Disdainful as he is for the run-of-the-mill junk that crowds multiplexes nowadays, Allen is turning to films from other countries more and more.


"When you look at the films that came out over the last year, there are some very good foreign films but there's not a lot of really good American films," he says. "There are a couple that people fight to get out, but mostly the good films have been European films. Because they're serious people making serious films. They have grown-up intent. Whereas the other films we're talking about are all formula stuff. You know, they get a star and they get a combination of people and a nice safe subject. And you don't enjoy the movies as much, I'm sure, as you used to."


On the subject of his own films, Allen claims to be as open to criticism as he is quick to mete it out towards other filmmakers. And, he says, that assessment can come from anyone on his set.

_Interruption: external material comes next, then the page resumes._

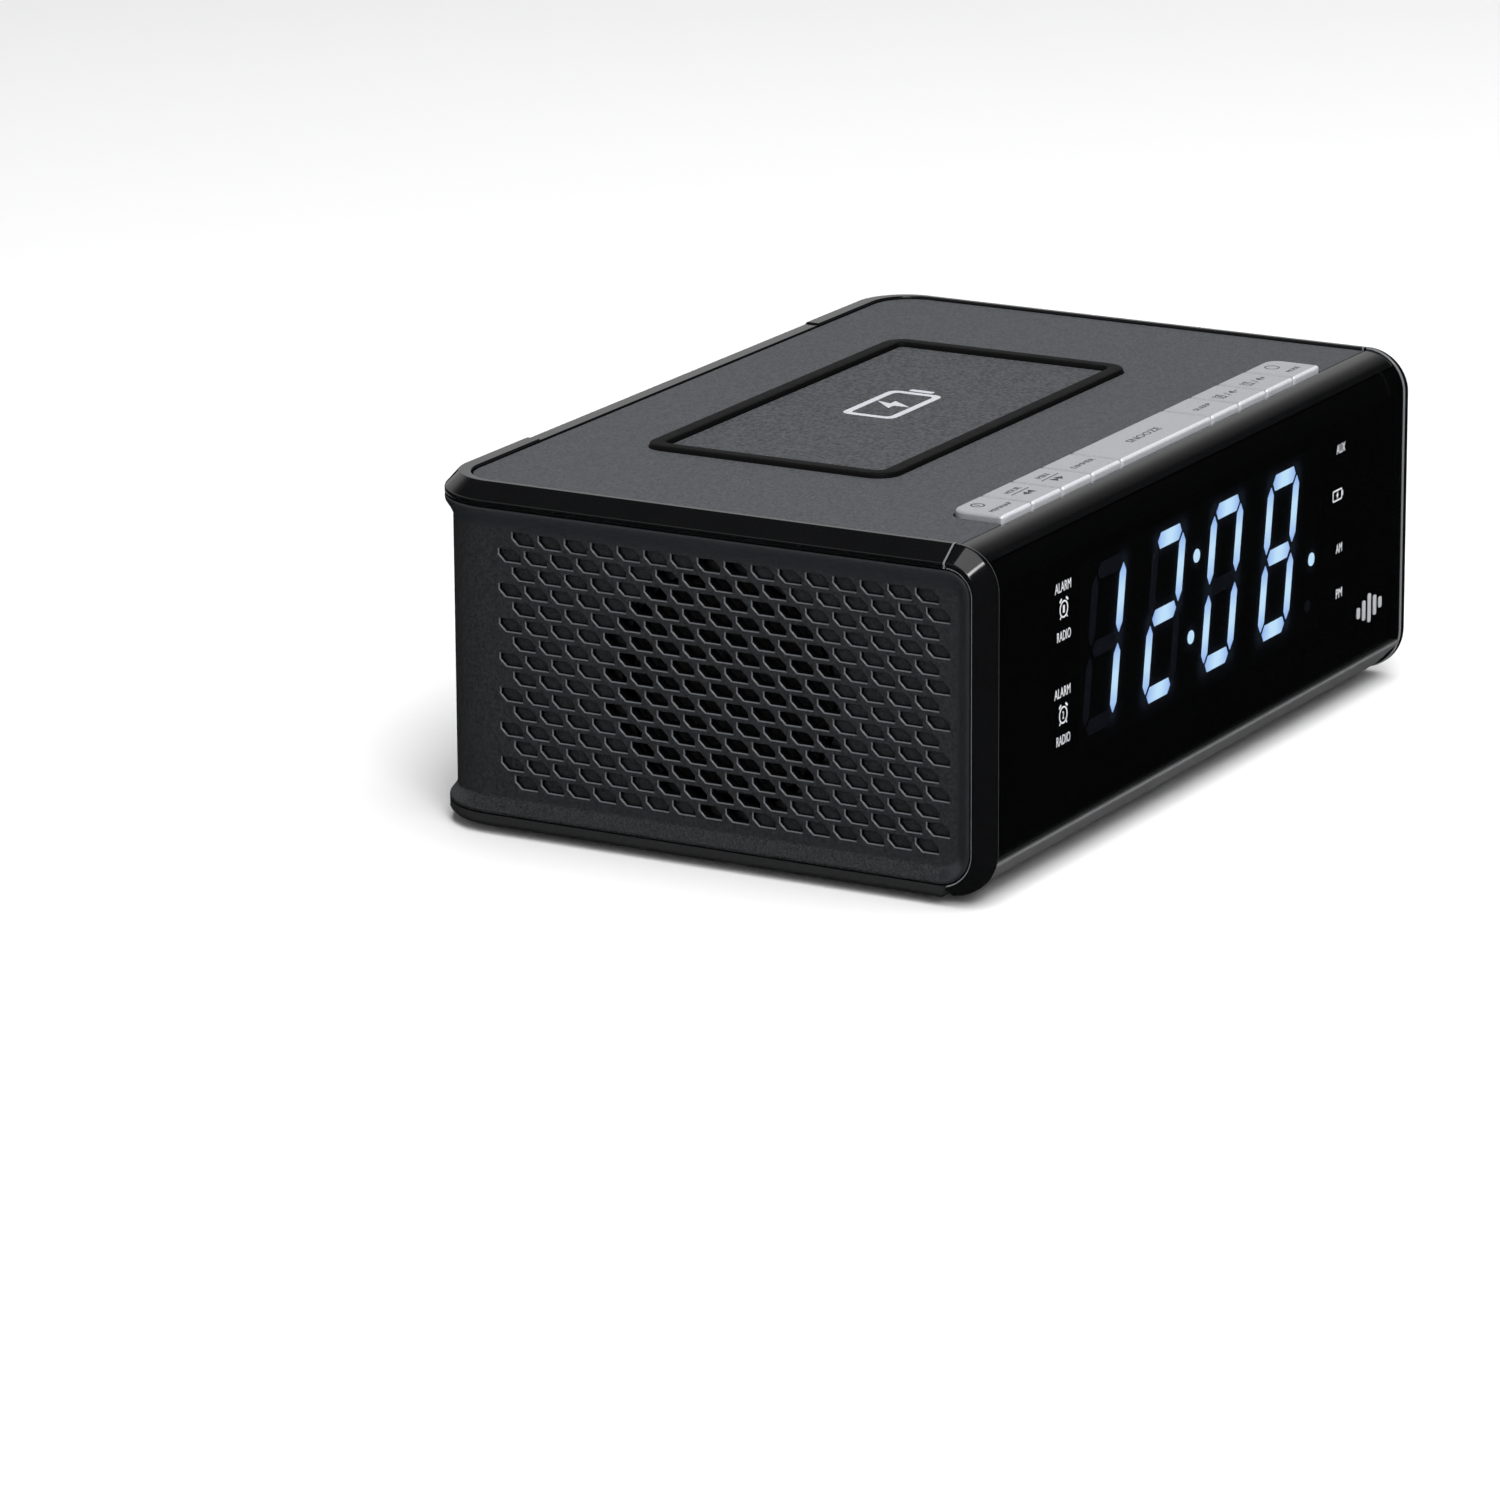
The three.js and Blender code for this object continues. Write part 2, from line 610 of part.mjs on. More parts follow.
function chargerBoard() {
  const high = COIL_TOP - COIL_THICKNESS - 1 - 2 * GAP;
  const low = high - BOARD_THICKNESS;
  const { x, y } = PAD_CENTRE;
  const plate = block([x - 30, x + 30], [y - 20, y + 20], [low, high]);
  const inductor = block([x - 24, x - 14], [y - 12, y - 2], [low - 5, low + 0.5]);
  const driver = block([x + 4, x + 11], [y - 4, y + 3], [low - 1, low + 0.5]);
  return geometryOf(plate.add(inductor).add(driver));
}

// ---- Main board, aerial and sockets ----

function mainBoard() {
  const low = MAIN_BOARD_TOP - BOARD_THICKNESS;
  let board = block([-46, 46], [-6, 46], [low, MAIN_BOARD_TOP]);
  const parts = [
    { x: [-6, 6], y: [8, 20], height: 1.6 },
    { x: [-30, -20], y: [0, 8], height: 3 },
    { x: [14, 32], y: [2, 6], height: 14 },
    { x: [-38, -26], y: [14, 22], height: 2 },
  ];
  for (const { x, y, height } of parts) {
    board = board.add(block(x, y, [low + 1, MAIN_BOARD_TOP + height]));
  }
  for (const x of [20, 32]) {
    board = board.add(cylinder('z', 4, low + 1, MAIN_BOARD_TOP + 12, [x, 18], 16));
  }
  return geometryOf(board);
}

function ferriteRod() {
  return geometryOf(cylinder('x', 4, -32, 32, [46, BASE + 46], 16));
}

function aerialCoil() {
  const geometry = turned([[4.4, -12], [6, -12], [6, 12], [4.4, 12], [4.4, -12]], 20);
  geometry.rotateY(Math.PI / 2);
  return geometry;
}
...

"I do listen to anyone who speaks to me," he explains. "Most of the time I do [a scene] and move on, but if anybody there - I mean it could be the craft services caterer or the camera focus puller says, 'I don't think you were too great in that scene. I thought you were making too many faces,' I'll do it again. I have no problem accepting their estimation [or] their appraisal. I do it without making so many faces this time, in case they were right. Anybody is free to catch a mistake that I make or bad moment."


"And," he adds, "they do with impunity and no sensitivity at all! But I don't mind that."